Baya baya dert edindim bu işi, akıllı telefonun bizi kablolara düşürmesini yani. herkesin elinde kablolar. peki ya gerçekten iletişim kurabiliyor muyuz? hayır, hayır ve yine hayır... büyük bir yanlış anlamaya doğru sürükleniyoruz hatta. bütün alanlar ve olanlar birbirine karışıyor bu yazışmalarda. sesler, yüzler, imajlar... hepsi bir şarja bağlı. düşünsenize.

yılın son günleri oturup bunu yazmak da biraz tuhaf. ama haklı. bütün bir yıl başıma ne iş açtıysa bu yazışmalar açtı. hızlı, kaba, büyük harfli, son görülmeli, görülmemeli, kızmalı, kurmalı, bozmalı, susmalı, durmalı, başlamalı, haberli, habersiz, iyi ve kötü. bütün hepsi oraya yığıldı. ve kitaplarım unutulmuş bir sevgili gibi yaklaştıkça benden kaçıyor gibi. itiraf etmeliyim ki hız iblisi beni de esir almış. hızlı yürüyor, hızlı yazıyor (muşum).

yılın son günleri, hepsine savaş açayım dedim. hem enerji tasarrufu da olur. sessizleşir, kitaplarda azalırız beraber. okuyalım. iyice okuyalım.

6 Aralık 2014 Cumartesi

şaştım ayşe

bugün ne yemek yapsam sorusundan bir blog yazısına uzanan hikayeyi anlatacağım bugün. sanki her gün yazıyormuşumcasına davranıp da kendimi kandırıyor olmam cabası. olsun, yazmanın ucu bucağı, başlangıcı sonu yok nasılsa. gerçi bisiklete binmek gibi yazmadıkça hamlıyorsun, kelimeler bileğine ağrı olarak geliyor. beyninde bir sızı ile yazmaya çalışıyorsun. yazdıkça açılıyor, açılıyor...şimdi, yemekten buraya nasıl geldim bilmiyorum. bir tür hafıza kaybı ile uğraşıyorum. dert edinmek benim işim nasılsa. buradaki derdim de bu. geçmişte yaptığım, bildiğim pekçok şeyi unutmuşum. neredeyse bisiklete binmeyi bile. her hamlede tökezliyorum.

mesela neleri unutmuşum, saymayı denerken bile zorlanıyorum; oğuz atay'ın ezbere bildiğim cümlelerini, nazım hikmet'in yaşamaya dair'ini, didem madak'ın pulbiberli şiirlerini, jose gonzalez dinlemeyi, imagine şarkısının sözlerini, marx'ı cümle içinde geçirmeyi, emma goldman'dan bahsetmeyi, tezer özlü ile yakınlığımı,dönüp dönüp barış bıçakçı okumayı, edip cansever'in tragedyalarını gece duası yapmayı, her mülkiyeli gibi bilmediğim bir konuda onbeş dakika konuşmayı, yalnız kalmayı ve tadını çıkarmayı, sabahları erken kalkıp kekikli çay yapmayı, küçük notlar alıp koyduğum yeri unutmayı, izlediğim filmden sonra ekşi sözlüğe bakmayı, uzun mailler yazmayı, beklemeyi, beklerken hüzünlenmeyi, sevilmeyi...

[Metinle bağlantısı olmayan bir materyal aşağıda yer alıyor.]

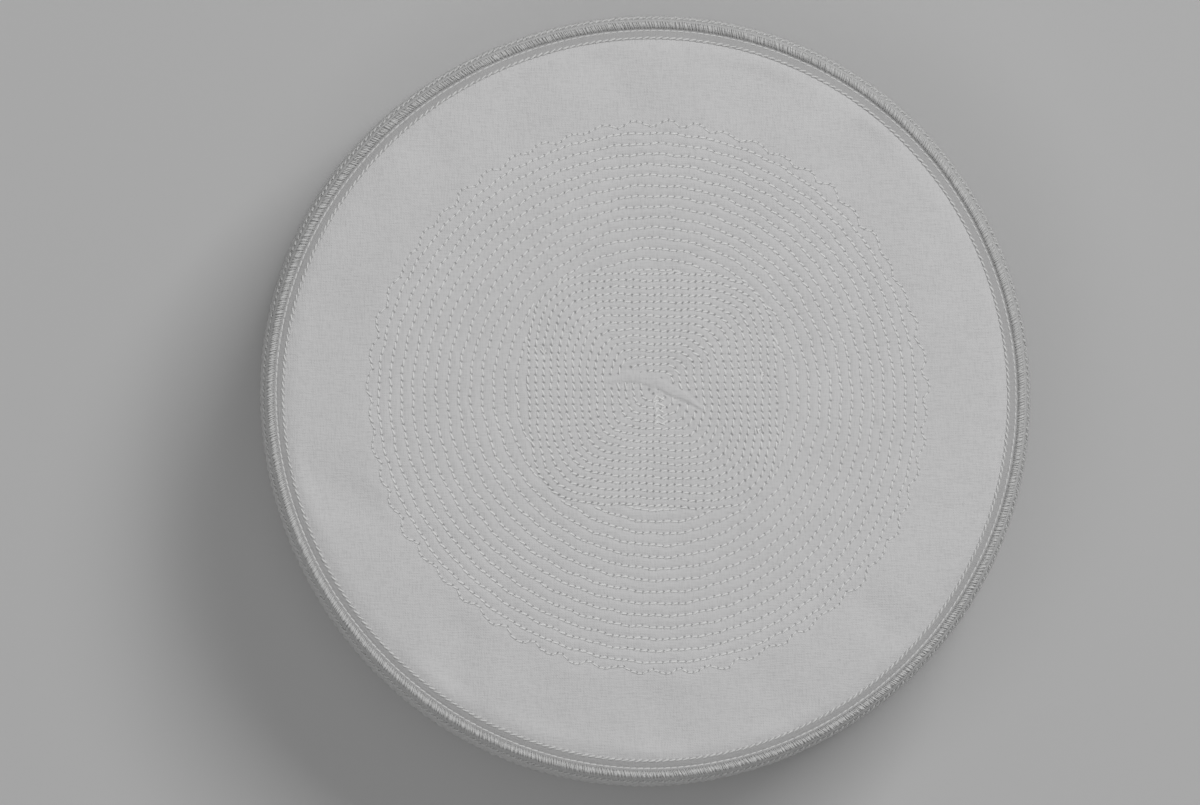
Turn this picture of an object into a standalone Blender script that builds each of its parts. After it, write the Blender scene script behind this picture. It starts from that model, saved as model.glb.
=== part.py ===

unuttuklarıma şaşarken, başıma gelenlere şaşmaya da devam ediyorum elbette. iş bu nedenle bu yazının başlığı şaştım ayşe değil elbette. biraz ondan, biraz da gün boyu ne yapsam diye düşünüp annemi hatırlamaktan. demek ki hatırlayabildiğim şeyler de var deyip sevinmekten.

annemin yapacak bir yemek bulamayıp elde ne varsa ocağa koyup yaptığı yemeğin adıdır şaştım ayşe. ben de bugün böyle bir yemek yaptım. görüntüsü güzel olmasa da tadını beğendim ve kendime bir kez daha şaştım: yemek olaylarına pek girişmeyen kendimde annemi bulmak. sonra unuttuklarıma hayıflanmak ve bulduklarıma sevinmek. elbette bulduklarım arasında yeniden sevmek ve sevilmek varsa. tadından yenmeyecek şaştım ayşe gibi her şey işte.